Mostly I think that I learned that my staying calm and consistent will work things out. Corin stopped throwing his bananas on the floor, and Jackson will as well. Corin learned to run and talk and love to read books and pray and love broccoli. And Jackson will too, in his own time and in his own way, I need to love him now when all he wants is to turn the pages but not to listen to the story much.



I think that I am a much better mom because Corin’s family let me into their lives and let me care for their son. Right before Corin turned two we got asked to be his godparents. And I love how that offer wove our families together, formalizing the bond that we had over love of little Corin, and how five years later that would mean that Jackson was born into a bigger family than just the 3 of us here in Milwaukee.



Happy 15 months sweet Jackson!




4 Responses to 15 Months into Motherhood

  1. Anne Hays says:

    Jackson has the greatest smile and you do a wonderful job of capturing it.

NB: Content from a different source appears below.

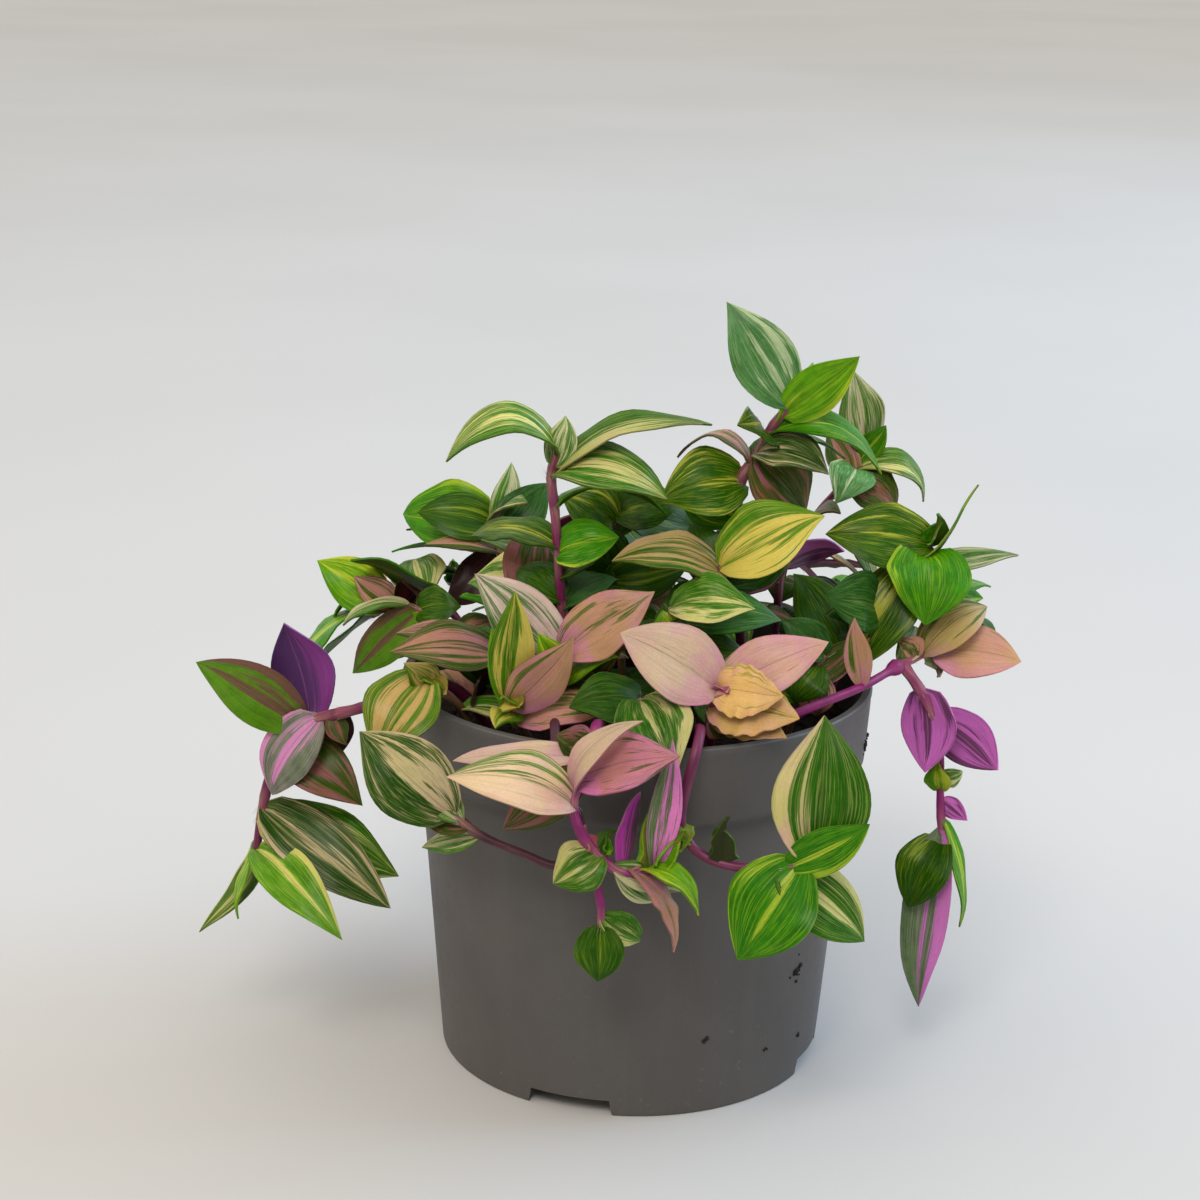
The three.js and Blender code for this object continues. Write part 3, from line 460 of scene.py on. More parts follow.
def leafLine(leaf, along):
    # the middle of the blade, the way to its side and the way that its upper face looks there
    bend = leafShape["bend"]
    forward = leaf["chord"].normalized()
    up = (leaf["face"] - forward * leaf["face"].dot(forward)).normalized()
    turn = math.pi * along ** bend
    slope = math.pi * bend * (along + 0.001) ** (bend - 1) * math.cos(turn)
    normal = (up * leaf["chord"].length - forward * (leaf["arch"] * slope)).normalized()
    middle = leaf["base"] + leaf["chord"] * along + up * (leaf["arch"] * math.sin(turn))
    return middle, forward.cross(up), normal


def solidPoint(leaf, along, across, lift):
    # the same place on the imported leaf, which is one plain folded blade
    s = leafShape
    middle, side, normal = leafLine(leaf, along)
    half = leaf["width"] / 2 * math.sin(math.pi * along ** s["roundness"])
    rise = half * (abs(across) * math.tan(math.radians(s["solidFold"])) - across ** 2 * s["droop"])
    return middle + side * (half * across) + normal * (rise + lift)


leafTurns = sorted(
    ((size, yaw, pitch, cost + abs(yaw) + abs(pitch)) for size, cost in leafShape["sizes"]
     for yaw in leafShape["turns"] for pitch in leafShape["turns"]),
    key=lambda turn: turn[3])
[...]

    • Amy Rogers Hays says:

      Thanks Grandma Anne! He’s so fun to take pictures of since he now smiles when he sees the camera. I remember when he was first learned to smile. He’d smile at me, but then I’d bring the camera out, and he’d stop. (I mean why smile at weird black machine?) It’s so funny that we have to be socialized to smile at cameras, but we do!

  2. Aunt Karen says:

    So nice to see how you are enjoying Jackson.